> [Given request]:
Write out every line below that includes the word "scene".

> [Supplied data]:
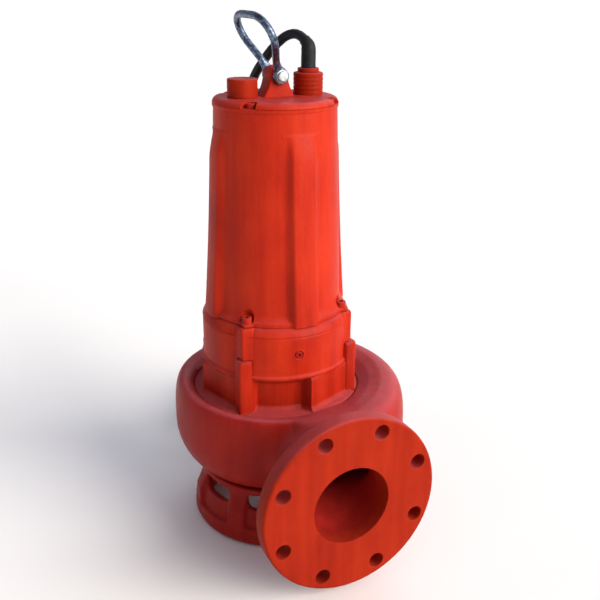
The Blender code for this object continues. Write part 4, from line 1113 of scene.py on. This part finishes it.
collar_line = eased_profile([(0.0122, GLAND_TOP - 0.0004), (COLLAR_R, GLAND_TOP + 0.0006),
                             (COLLAR_R, SLEEVE_ROOT), (0.0098, SLEEVE_ROOT),
                             (0.0092, SLEEVE_ROOT - 0.0015), (0.0060, SLEEVE_ROOT - 0.0015)], 0.0010)
turned_boss("gland_collar_turned", collar_line, GLAND_X, 64, "gland_collar")


# Lifting lug
# A solid cast lug in the middle of the lid with a spread foot, bored across for the bail's
# bolt, and the bolt and nut of zinc-plated steel.
PIVOT_HEIGHT = 0.5860
LUG_HALF = 0.012
LUG_HEAD_R = 0.0112
LUG_SPREAD = 0.0088
LUG_EDGE = 0.0018
BOLT_R = 0.0040
BOLT_END = 0.0262
BOLT_HEAD_ACROSS = 0.0116
WASHER_R = 0.0074
NUT_ACROSS = 0.0120


def lug_grid():
    """The lug's outline in the XZ plane, carried from one side to the other and drawn in at each end so that
    its edges are eased. The outline is a spread foot below a round head."""
    arc = np.linspace(0.0, np.pi, 33)
    head = np.stack([LUG_HEAD_R * np.cos(arc), PIVOT_HEIGHT + 0.0110 * np.sin(arc)], -1)
    rise = np.linspace(0.0, 1.0, 14)[:-1]
    width = LUG_HEAD_R + LUG_SPREAD * (1.0 - rise) ** 1.7
    right = np.stack([width, COVER_TOP - 0.0004 + (PIVOT_HEIGHT - COVER_TOP) * rise], -1)
    outline = np.concatenate([right, head, right[::-1] * (-1.0, 1.0)])
    middle = np.array([0.0, COVER_TOP + 0.008])
    in_foot = outline[:, 1] < COVER_TOP + 0.001
    near, far = [], []
    for s, c in zip(*quarter(5)):
        drawn = outline + (middle - outline) * 0.10 * (1 - s)
        drawn[:, 1] = np.where(in_foot, outline[:, 1], drawn[:, 1])
        y = LUG_HALF - LUG_EDGE * (1 - c) + 0 * drawn[:, 0]
        near.append(np.stack([drawn[:, 0], -y, drawn[:, 1]], -1))
        far.append(np.stack([drawn[:, 0], y, drawn[:, 1]], -1))
    return np.array(near + far[::-1])


def metal(name, grain, stops, rough, relief=(0.0, 0.0), stretch=None, **values):
    """Bare or plated metal: one grain gives its tone, its roughness between two values, and its relief as a
    strength and a depth. Where the grain is stretched, it stands for a tool's marks."""
    material, tree, shader, spot = new_finish(name, **values)
    if stretch:
        spot = add(tree, "Mapping", {"Vector": spot, "Scale": stretch})
    pattern = add(tree, "TexNoise", {"Vector": spot, **grain})
    wire(tree, shader, {
        "Base Color": add(tree, "ValToRGB", {"Fac": pattern}, stops),
        "Roughness": add(tree, "MapRange", {"Value": pattern, "To Min": rough[0], "To Max": rough[1]}),
    })
    if relief[0]:
        bump = add(tree, "Bump", {"Height": pattern, "Strength": relief[0], "Distance": relief[1]})
        wire(tree, shader, {"Normal": bump})
    return material


def hex_head(across, start, stop):
    """A hexagon along Y between two places, its corners cut back to a cone at both ends as when forged. The
    cones are shares of the length and, there, the corners' radius as a share of the width."""
    turns = round_turns(60)
    cones = ((0.0, 0.36), (0.04, 0.44), (0.14, 0.51), (0.30, 0.58), (0.84, 0.58), (0.94, 0.54), (1.0, 0.48))
    six = hexagon(turns, across)
    rows = []
    for share, cone in cones:
        rows.append((np.minimum(six, across * cone), start + (stop - start) * share))
    return spun(rows, turns, (0.0, 0.0, PIVOT_HEIGHT), "y")


def turned_on_pivot(corners, ease, sides):
    """A profile of (radius, place along Y) with eased corners, turned about the bail's pivot."""
    return spun(eased_profile(corners, ease), round_turns(sides), (0.0, 0.0, PIVOT_HEIGHT), "y")


made("lifting_lug_casting", [closed_grid(lug_grid())], motor_red, ("lifting_lug",), sharp=55.0)

# Zinc plate is bright blue-white with a fine mottled bloom, about 4 mm across.
zinc = metal("bright_zinc_plate", {"Scale": 260.0, "Detail": 5.0, "Roughness": 0.6},
             [(0.30, "#8d949b"), (0.55, "#b4babd"), (0.8, "#dcdcd6")],
             rough=(0.34, 0.56), relief=(0.12, 0.0005), Metallic=1.0)
pin = turned_on_pivot([(BOLT_R - 0.0010, -0.0200), (BOLT_R, -0.0195), (BOLT_R, BOLT_END - 0.0006),
                       (BOLT_R - 0.0006, BOLT_END), (0.0005, BOLT_END)], 0.0006, 32)
washer = turned_on_pivot([(BOLT_R + 0.0001, -0.0196), (WASHER_R, -0.0196), (WASHER_R, -0.0184),
                          (BOLT_R + 0.0001, -0.0184)], 0.0003, 48)
bolt_head = hex_head(BOLT_HEAD_ACROSS, -0.0240, -0.0198)
made("bail_bolt_plated", [pin, bolt_head, washer], zinc, ("bail_bolt",), sharp=35.0)
made("bail_nut_plated", [hex_head(NUT_ACROSS, 0.0187, 0.0250)], zinc, ("bail_nut",), sharp=35.0)


# Lifting bail
# A round steel bar bent hot to a loop, its ends forged flat and drilled for the bolt, then
# hot-dip galvanised, with a spangle of 2.5 mm and duller patches of 20 mm. Its dark blue-grey tone is
# partly painted reflection of dark, bluish surroundings.
BAIL_LEAN = math.radians(27.0)
BAIL_ROD_R = 0.0043
EYE_R = 0.0095
EYE_HOLE_R = 0.0045
EYE_THICK = 0.0055
EYE_Y = LUG_HALF + 0.0008 + EYE_THICK / 2
FORGED_BELOW = 0.020
FORGED_OVER = 0.014
FORGED_SPREAD = 0.0018
# One side of the loop, from the eye to the middle of the top: way from the middle, way from the pivot.
BAIL_KNOTS = [(EYE_Y, 0.0), (EYE_Y + 0.001, 0.011), (0.022, 0.020), (0.0345, 0.033), (0.0455, 0.046),
              (0.0460, 0.0595), (0.0388, 0.0708), (0.0226, 0.0769), (0.0, 0.0760)]

galvanised, tree, shader, spot = new_finish("hot_dip_galvanised_bar", Metallic=1.0)
spangle = add(tree, "TexVoronoi", {"Vector": spot, "Scale": 400.0}).outputs["Color"]
patches = add(tree, "TexNoise", {"Vector": spot, "Scale": 48.0, "Detail": 3.0, "Roughness": 0.5})
both = add(tree, "Math", {0: spangle, 1: patches}, operation="ADD")
half = add(tree, "Math", {0: both, 1: 0.5}, operation="MULTIPLY")
wire(tree, shader, {
    # Painted reflection: the dark blue-grey stops darken the bar as dark, bluish surroundings would.
    "Base Color": add(tree, "ValToRGB", {"Fac": half},
                      [(0.24, "#2e3641"), (0.50, "#56647a"), (0.78, "#8999b1")]),
    "Roughness": add(tree, "MapRange", {"Value": patches, "From Min": 0.3, "From Max": 0.7,
                                        "To Min": 0.28, "To Max": 0.5}),
    "Normal": add(tree, "Bump", {"Height": patches, "Strength": 0.25, "Distance": 0.0008}),
})


def spline(controls, count):
    """A uniform cubic B-spline that starts and ends at its first and last control point."""
    c = np.concatenate([[controls[0]] * 2, controls, [controls[-1]] * 2])
    t = np.linspace(0.0, 1.0, count, endpoint=False)[None, :, None]
    p0, p1, p2, p3 = (c[i:len(c) - 3 + i, None] for i in range(4))
    rising, falling = 3 * t ** 3 - 6 * t ** 2 + 4, -3 * t ** 3 + 3 * t ** 2 + 3 * t + 1
    points = ((1 - t) ** 3 * p0 + rising * p1 + falling * p2 + t ** 3 * p3) / 6
    return np.concatenate([points.reshape(-1, 2), [controls[-1]]])


def bail_shells():
    """The bar carried along its loop, flattened towards each end, and an eased disc for each eye."""
    side = np.array(BAIL_KNOTS) * (-1.0, 1.0)
    flat = spline(np.concatenate([side, side[::-1][1:] * (-1.0, 1.0)]), 8)
    flat = flat[np.concatenate([[True], np.linalg.norm(np.diff(flat, axis=0), axis=1) > 1e-5])]
    reach = flat[:, 1]
    sine, cosine = math.sin(BAIL_LEAN), math.cos(BAIL_LEAN)
    loop = np.stack([-reach * sine, flat[:, 0], PIVOT_HEIGHT + reach * cosine], -1)
    tangents = np.gradient(loop, axis=0)
    tangents /= np.linalg.norm(tangents, axis=1)[:, None]
    away = np.array([cosine, 0.0, sine])
    across = np.cross(tangents, away)
    forged = eased((FORGED_BELOW - reach) / FORGED_OVER)[:, None]
    turns = round_turns(20)
    wide = (BAIL_ROD_R + FORGED_SPREAD * forged) * np.cos(turns)
    thin = (BAIL_ROD_R - (BAIL_ROD_R - EYE_THICK / 2 + 0.0002) * forged) * np.sin(turns)
    shells = [closed_grid(loop[:, None] + away * wide[..., None] + across[:, None] * thin[..., None])]
    edge = EYE_THICK / 2
    eye = eased_profile([(EYE_HOLE_R, -edge), (EYE_R, -edge), (EYE_R, edge), (EYE_HOLE_R, edge),
                         (EYE_HOLE_R - 0.0003, edge - 0.0004)], 0.0012)
    return shells + [spun(eye, round_turns(48), (0.0, y, PIVOT_HEIGHT), "y") for y in (-EYE_Y, EYE_Y)]


made("lifting_bail_bar", bail_shells(), galvanised, ("bail",), body="bail", sharp=50.0)


# Inner parts and stand bolts
# What shows through the outlet and from below: the open impeller of dark iron, its nut, the
# shaft, the bronze wear ring and the four bolts under the stand's plate.
PLATE_BOLT_R = 0.082
PLATE_BOLT_ACROSS = 0.0130
# Bare iron has a coarse brown skin of 8 mm grains, and steel fine turning marks 0.7 mm apart.
iron = metal("bare_grey_cast_iron", {"Scale": 120.0, "Detail": 8.0, "Roughness": 0.7},
             [(0.35, "#1d1917"), (0.55, "#36302c"), (0.75, "#5b3c2a")],
             rough=(0.5, 0.9), relief=(0.4, 0.001), Metallic=0.4)
steel = metal("turned_stainless_steel", {"Scale": 1.0, "Detail": 3.0}, [(0.3, "#8f9397"), (0.7, "#c8ccd0")],
              rough=(0.2, 0.45), stretch=(30.0, 30.0, 1500.0), Metallic=1.0)
bronze = metal("cast_bronze_ring", {"Scale": 60.0, "Detail": 5.0}, [(0.3, "#6e4a22"), (0.7, "#b98a4a")],
               rough=(0.3, 0.6), Metallic=1.0)
inner_metals = {"impeller": iron, "impeller_nut": steel, "pump_shaft": steel, "wear_ring": bronze}
for name, chosen in inner_metals.items():
    for holder in bpy.data.objects[name].material_slots:
        holder.material = chosen
turns = round_turns(48)
six = hexagon(turns, PLATE_BOLT_ACROSS)
rows = [(six, 0.0), (six, -0.0042), (np.minimum(six, 0.0066), -0.0054), (0.0030, -0.0055)]
for i in range(4):
    turn = np.pi / 2 * i
    at = (PLATE_BOLT_R * math.sin(turn), -PLATE_BOLT_R * math.cos(turn), PLATE_TOP - PLATE_THICK)
    made(f"plate_bolt_{i + 1}", [spun(rows, turns, at)], steel,
         (f"stand_bolt_{i + 1}",), sharp=35.0)


# Floor and light
# A pale matt floor out to the horizon, a broad soft lamp from the right, a weaker one from behind
# whose sheen lies on the casing's shoulders, and a white surround, brightest low down.
FLOOR_HALF = 40.0
floor_finish, tree, shader, spot = new_finish("pale_matt_floor", Roughness=0.9, Specular_IOR_Level=0.1)
paper = add(tree, "TexNoise", {"Vector": spot, "Scale": 3.0, "Detail": 2.0})
tone = add(tree, "ValToRGB", {"Fac": paper}, [(0.3, "#f8f8f8"), (0.7, "#fbfbfb")])
wire(tree, shader, {"Base Color": tone})
floor_mesh = bpy.data.meshes.new("floor")
corners = [(x * FLOOR_HALF, y * FLOOR_HALF, -0.0002) for x, y in ((-1, -1), (1, -1), (1, 1), (-1, 1))]
floor_mesh.from_pydata(corners, [], [(0, 1, 2, 3)])
floor_mesh.materials.append(floor_finish)
floor = bpy.data.objects.new("floor", floor_mesh)
bpy.context.scene.collection.objects.link(floor)

surround = bpy.data.worlds.new("white_surround")
surround.use_nodes = True
tree = surround.node_tree
height = add(tree, "SeparateXYZ", {"Vector": add(tree, "TexCoord", {}).outputs["Generated"]}).outputs["Z"]
glow = add(tree, "MapRange", {"Value": height, "From Min": 0.02, "From Max": 0.38,
                              "To Min": 0.50, "To Max": 0.40}, interpolation_type="SMOOTHSTEP")
wire(tree, tree.nodes["Background"], {"Color": srgb("#f0f3ff"), "Strength": glow})
bpy.context.scene.world = surround
bpy.context.scene.view_settings.view_transform = "Standard"


def far_lamp(name, turn, up, strength, angle, colour):
    """A soft lamp so far off that its light is parallel; turn is from the camera's side, to the right."""
    light = bpy.data.lights.new(name, "SUN")
    light.energy, light.angle, light.color = strength, math.radians(angle), srgb(colour)[:3]
    holder = bpy.data.objects.new(name, light)
    toward = CAMERA_TURN + math.radians(turn)
    way = Vector((math.sin(toward), -math.cos(toward), math.tan(math.radians(up))))
    holder.rotation_mode = "QUATERNION"
    holder.rotation_quaternion = way.to_track_quat("Z", "Y")
    bpy.context.scene.collection.objects.link(holder)


far_lamp("key_lamp", turn=60.0, up=22.0, strength=5.0, angle=50.0, colour="#fff6ea")
far_lamp("back_lamp", turn=150.0, up=34.0, strength=1.0, angle=60.0, colour="#f4f6ff")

> [Result below]:
The Blender code for this object continues. Write part 4, from line 1113 of scene.py on. This part finishes it.
bpy.context.scene.collection.objects.link(floor)
bpy.context.scene.world = surround
bpy.context.scene.view_settings.view_transform = "Standard"
    bpy.context.scene.collection.objects.link(holder)